Our round-up of some of last week’s highlights from China’s English-language blogosphere:
With all the recent talk about scary Chinese-made toothpaste, do we have a reason to be worried? Black and White Cat does a number on a test tube and unscientifically concludes: yes, if you eat it. Shanghaiist doesn’t even brush, so we think we’re OK.
Ben Ross finishes up his one month experience working at a Fuzhou hair salon with some closing thoughts, particularly on how everyone at the salon, including the owner, wants to get out of the hair business. Ben had the luxury of leaving, albeit with some bittersweet emotions.
Eyes East discovers that it’s not so much that there are things people aren’t allowed to talk about, it’s more that 18 years after the fact, people don’t really know enough to talk.
The hyper-competitiveness surrounding the gao kao is not so much rooted in Confucian principle as it is the Way of Bling, writes The Useless Tree. It’s not Taoist, either, as the author shows by whipping out this quote: “If you give up learning, troubles end..(Tao Te Ching).” Thankfully for us, we stopped learning anything new years ago.
Wild Wild East wonders what the Chinese perspective is on American pop culture, and conducts some street interviews on such important topics as Donald Trump’s hair.

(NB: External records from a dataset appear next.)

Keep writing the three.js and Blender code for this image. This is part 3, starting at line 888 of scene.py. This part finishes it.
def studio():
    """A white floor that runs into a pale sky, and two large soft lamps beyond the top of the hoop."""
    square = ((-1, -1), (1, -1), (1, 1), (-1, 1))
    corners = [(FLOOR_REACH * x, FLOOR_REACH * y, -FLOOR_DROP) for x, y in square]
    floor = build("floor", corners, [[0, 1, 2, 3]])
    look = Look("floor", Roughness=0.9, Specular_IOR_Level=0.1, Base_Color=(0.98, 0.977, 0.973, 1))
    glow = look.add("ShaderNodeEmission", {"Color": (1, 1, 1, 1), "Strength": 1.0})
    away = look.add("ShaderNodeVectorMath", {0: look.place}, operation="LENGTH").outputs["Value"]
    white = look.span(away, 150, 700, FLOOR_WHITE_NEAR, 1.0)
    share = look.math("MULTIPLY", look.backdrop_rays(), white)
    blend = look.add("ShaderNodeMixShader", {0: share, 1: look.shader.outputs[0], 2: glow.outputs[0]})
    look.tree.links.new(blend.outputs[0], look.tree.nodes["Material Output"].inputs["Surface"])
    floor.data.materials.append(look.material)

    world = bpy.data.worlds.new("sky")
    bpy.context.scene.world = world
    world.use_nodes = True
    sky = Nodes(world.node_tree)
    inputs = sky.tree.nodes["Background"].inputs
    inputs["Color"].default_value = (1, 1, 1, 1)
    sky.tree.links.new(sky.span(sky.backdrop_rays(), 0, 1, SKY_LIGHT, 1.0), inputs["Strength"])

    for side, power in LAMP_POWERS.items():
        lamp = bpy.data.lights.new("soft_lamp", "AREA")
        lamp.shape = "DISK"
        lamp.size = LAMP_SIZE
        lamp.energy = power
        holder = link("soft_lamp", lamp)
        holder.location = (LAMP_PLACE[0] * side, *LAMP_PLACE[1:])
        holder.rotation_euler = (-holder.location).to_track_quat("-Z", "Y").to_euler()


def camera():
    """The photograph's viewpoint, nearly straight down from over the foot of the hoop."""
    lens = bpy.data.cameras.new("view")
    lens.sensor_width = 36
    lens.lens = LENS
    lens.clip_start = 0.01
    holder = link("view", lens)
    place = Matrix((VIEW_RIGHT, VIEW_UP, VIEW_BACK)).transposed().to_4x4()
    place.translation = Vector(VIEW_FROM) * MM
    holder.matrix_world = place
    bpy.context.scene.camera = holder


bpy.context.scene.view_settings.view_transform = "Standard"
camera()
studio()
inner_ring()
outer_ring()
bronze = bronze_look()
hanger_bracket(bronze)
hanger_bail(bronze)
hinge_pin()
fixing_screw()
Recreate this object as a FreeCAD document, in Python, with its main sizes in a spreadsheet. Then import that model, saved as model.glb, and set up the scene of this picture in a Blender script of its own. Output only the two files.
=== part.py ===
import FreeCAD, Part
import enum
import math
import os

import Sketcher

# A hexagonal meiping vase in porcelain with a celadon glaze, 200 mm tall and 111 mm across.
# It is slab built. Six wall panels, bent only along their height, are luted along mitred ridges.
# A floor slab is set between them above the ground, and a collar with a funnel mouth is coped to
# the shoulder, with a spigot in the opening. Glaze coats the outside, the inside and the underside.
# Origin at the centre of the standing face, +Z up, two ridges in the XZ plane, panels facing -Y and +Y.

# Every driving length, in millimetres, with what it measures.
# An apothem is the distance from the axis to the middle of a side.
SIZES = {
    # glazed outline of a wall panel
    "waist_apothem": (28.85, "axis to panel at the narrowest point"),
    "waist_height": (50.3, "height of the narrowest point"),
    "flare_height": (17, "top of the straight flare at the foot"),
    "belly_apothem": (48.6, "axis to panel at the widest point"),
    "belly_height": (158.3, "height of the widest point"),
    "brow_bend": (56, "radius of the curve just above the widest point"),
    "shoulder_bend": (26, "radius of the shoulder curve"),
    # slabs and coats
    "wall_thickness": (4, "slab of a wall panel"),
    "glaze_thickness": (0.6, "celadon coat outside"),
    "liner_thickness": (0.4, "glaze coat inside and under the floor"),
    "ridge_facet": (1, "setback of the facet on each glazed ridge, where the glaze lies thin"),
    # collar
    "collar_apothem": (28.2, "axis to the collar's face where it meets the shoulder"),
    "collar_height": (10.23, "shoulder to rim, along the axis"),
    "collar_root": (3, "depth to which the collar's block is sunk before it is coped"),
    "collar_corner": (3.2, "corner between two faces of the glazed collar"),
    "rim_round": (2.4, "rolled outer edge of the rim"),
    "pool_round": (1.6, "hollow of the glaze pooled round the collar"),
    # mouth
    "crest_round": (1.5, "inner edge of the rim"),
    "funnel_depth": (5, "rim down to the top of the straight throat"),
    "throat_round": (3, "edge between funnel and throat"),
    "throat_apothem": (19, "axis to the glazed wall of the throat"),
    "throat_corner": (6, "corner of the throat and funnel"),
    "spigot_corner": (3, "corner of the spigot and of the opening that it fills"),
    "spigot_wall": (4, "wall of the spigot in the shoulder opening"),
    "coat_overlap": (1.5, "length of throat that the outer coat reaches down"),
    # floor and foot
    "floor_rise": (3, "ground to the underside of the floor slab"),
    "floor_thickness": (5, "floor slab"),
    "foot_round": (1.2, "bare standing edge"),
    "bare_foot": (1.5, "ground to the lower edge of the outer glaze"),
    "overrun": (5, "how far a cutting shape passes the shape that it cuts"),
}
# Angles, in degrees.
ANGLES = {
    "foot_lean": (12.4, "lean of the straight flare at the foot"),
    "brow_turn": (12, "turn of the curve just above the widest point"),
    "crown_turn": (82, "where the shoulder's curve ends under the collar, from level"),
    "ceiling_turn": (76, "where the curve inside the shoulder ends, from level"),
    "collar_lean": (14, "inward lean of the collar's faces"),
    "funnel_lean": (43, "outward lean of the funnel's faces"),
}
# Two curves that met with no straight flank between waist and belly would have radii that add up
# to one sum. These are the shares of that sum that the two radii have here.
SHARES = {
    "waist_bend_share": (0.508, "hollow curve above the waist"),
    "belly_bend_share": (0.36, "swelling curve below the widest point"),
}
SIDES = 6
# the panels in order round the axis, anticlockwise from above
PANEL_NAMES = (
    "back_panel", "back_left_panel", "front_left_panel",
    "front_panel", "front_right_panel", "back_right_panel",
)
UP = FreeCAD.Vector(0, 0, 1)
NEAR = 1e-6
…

Lost Laowai finally finds some honest advertising in China after seeing posters and billboards posted everywhere in Nanjing touting a new apartment complex called “Muma,” which translates into English as “Trojan Horse.” As the author writes: “Think about what a Trojan Horse is: a huge structure used to bedazzle townsmen so that they throw open their gates unarmed, resulting in being plundered and overtaken.” At 17,900 RMB per square meter, “Muma” is definitely doing some major plundering.